Copy out each line below that has the word "body" in it.
——
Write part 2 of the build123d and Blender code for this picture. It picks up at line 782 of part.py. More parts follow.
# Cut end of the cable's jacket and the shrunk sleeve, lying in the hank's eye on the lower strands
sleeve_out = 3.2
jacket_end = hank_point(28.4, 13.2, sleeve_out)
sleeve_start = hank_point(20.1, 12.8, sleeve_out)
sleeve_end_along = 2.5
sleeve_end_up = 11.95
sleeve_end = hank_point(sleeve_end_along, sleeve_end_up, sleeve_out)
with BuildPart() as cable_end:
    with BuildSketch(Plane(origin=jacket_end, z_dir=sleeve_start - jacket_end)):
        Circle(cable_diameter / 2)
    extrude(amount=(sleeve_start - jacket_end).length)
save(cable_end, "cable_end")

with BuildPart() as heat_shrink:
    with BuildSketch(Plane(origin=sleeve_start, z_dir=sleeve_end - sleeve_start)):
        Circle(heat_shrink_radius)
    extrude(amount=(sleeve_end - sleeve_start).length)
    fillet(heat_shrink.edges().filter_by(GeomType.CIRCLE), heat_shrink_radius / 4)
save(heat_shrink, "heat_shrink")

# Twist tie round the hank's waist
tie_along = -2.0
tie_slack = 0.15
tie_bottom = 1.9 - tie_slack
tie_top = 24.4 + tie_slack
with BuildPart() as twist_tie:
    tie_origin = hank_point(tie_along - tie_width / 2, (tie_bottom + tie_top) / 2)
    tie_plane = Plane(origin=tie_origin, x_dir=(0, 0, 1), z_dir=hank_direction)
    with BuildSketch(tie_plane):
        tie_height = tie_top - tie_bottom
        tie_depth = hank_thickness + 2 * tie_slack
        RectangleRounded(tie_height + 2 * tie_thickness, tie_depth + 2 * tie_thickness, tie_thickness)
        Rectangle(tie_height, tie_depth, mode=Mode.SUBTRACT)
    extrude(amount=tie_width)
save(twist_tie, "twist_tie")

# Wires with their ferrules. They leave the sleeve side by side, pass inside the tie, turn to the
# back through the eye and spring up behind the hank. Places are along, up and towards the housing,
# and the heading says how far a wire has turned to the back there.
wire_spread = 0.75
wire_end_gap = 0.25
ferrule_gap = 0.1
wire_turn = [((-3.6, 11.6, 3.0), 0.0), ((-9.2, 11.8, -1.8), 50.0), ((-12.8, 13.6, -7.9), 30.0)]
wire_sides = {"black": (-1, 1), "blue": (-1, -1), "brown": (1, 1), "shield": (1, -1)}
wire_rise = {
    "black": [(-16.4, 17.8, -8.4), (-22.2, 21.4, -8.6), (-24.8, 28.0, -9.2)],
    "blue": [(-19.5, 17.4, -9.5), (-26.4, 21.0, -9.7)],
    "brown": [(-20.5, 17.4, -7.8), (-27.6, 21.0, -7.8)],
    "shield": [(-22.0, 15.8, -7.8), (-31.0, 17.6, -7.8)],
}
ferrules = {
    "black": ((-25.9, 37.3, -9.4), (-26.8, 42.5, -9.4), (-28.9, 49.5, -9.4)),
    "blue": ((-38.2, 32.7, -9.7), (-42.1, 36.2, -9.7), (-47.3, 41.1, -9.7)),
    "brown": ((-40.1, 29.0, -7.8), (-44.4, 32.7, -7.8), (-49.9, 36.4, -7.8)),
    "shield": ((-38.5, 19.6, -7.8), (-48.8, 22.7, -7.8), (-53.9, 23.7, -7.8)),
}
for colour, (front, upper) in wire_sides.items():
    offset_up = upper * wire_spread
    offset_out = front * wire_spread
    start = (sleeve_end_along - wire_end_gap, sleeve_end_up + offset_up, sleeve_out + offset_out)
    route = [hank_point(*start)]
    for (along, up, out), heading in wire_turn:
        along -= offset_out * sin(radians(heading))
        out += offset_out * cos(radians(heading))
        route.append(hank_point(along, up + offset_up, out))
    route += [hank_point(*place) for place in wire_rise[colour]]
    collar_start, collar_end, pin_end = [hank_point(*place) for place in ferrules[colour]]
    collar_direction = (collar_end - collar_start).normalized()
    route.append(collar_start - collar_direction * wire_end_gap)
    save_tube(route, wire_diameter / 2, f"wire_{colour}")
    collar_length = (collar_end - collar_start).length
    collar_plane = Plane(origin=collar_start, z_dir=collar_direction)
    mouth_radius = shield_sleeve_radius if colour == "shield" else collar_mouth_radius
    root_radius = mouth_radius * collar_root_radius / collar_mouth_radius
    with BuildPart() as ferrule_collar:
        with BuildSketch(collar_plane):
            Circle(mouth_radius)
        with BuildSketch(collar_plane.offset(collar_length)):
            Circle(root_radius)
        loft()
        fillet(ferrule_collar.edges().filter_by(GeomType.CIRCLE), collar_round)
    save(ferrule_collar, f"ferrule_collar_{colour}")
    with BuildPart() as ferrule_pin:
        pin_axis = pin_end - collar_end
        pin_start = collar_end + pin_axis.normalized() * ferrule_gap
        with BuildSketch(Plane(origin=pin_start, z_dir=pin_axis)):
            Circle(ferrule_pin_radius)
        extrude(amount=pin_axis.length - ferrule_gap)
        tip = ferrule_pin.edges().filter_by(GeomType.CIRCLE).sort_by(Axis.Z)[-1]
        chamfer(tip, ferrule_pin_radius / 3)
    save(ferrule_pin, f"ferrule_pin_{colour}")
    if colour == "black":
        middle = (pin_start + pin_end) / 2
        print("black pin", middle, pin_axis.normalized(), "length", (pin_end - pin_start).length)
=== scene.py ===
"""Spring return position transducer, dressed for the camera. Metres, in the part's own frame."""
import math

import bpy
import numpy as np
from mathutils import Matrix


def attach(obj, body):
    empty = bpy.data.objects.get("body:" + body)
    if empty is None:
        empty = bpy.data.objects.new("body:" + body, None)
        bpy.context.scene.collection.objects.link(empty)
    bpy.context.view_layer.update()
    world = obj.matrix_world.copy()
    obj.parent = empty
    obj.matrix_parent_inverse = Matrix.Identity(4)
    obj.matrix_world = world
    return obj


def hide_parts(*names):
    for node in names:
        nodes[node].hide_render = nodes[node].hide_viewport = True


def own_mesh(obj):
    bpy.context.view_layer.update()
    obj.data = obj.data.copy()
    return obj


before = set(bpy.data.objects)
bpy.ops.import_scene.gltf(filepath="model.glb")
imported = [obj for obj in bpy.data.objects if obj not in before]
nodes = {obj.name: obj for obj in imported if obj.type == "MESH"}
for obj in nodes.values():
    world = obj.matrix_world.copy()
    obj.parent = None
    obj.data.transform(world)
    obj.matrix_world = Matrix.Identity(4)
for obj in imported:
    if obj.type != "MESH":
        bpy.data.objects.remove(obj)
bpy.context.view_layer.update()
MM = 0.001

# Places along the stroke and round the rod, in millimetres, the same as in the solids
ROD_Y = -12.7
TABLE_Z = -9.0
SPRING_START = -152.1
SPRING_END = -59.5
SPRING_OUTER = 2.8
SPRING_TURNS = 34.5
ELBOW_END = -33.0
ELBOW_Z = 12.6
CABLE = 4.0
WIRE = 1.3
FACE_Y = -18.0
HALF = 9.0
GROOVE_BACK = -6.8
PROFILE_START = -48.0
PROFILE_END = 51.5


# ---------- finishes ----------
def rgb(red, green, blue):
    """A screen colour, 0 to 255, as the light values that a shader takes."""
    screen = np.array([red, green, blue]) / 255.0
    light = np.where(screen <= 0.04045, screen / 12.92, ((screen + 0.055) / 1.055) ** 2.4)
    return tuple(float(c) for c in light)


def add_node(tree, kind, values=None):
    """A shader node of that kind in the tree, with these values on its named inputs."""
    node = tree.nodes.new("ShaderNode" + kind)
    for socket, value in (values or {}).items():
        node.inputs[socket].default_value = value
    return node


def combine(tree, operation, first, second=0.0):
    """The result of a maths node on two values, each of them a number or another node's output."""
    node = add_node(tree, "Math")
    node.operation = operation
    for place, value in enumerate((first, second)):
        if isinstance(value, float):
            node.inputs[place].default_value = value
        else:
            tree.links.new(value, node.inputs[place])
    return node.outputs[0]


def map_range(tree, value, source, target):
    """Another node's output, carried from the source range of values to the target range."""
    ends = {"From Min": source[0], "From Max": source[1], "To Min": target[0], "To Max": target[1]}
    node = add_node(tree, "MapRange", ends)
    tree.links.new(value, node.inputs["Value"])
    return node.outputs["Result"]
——
* **SOLUTION TO THIS PROBLEM**
def attach(obj, body):
    empty = bpy.data.objects.get("body:" + body)
        empty = bpy.data.objects.new("body:" + body, None)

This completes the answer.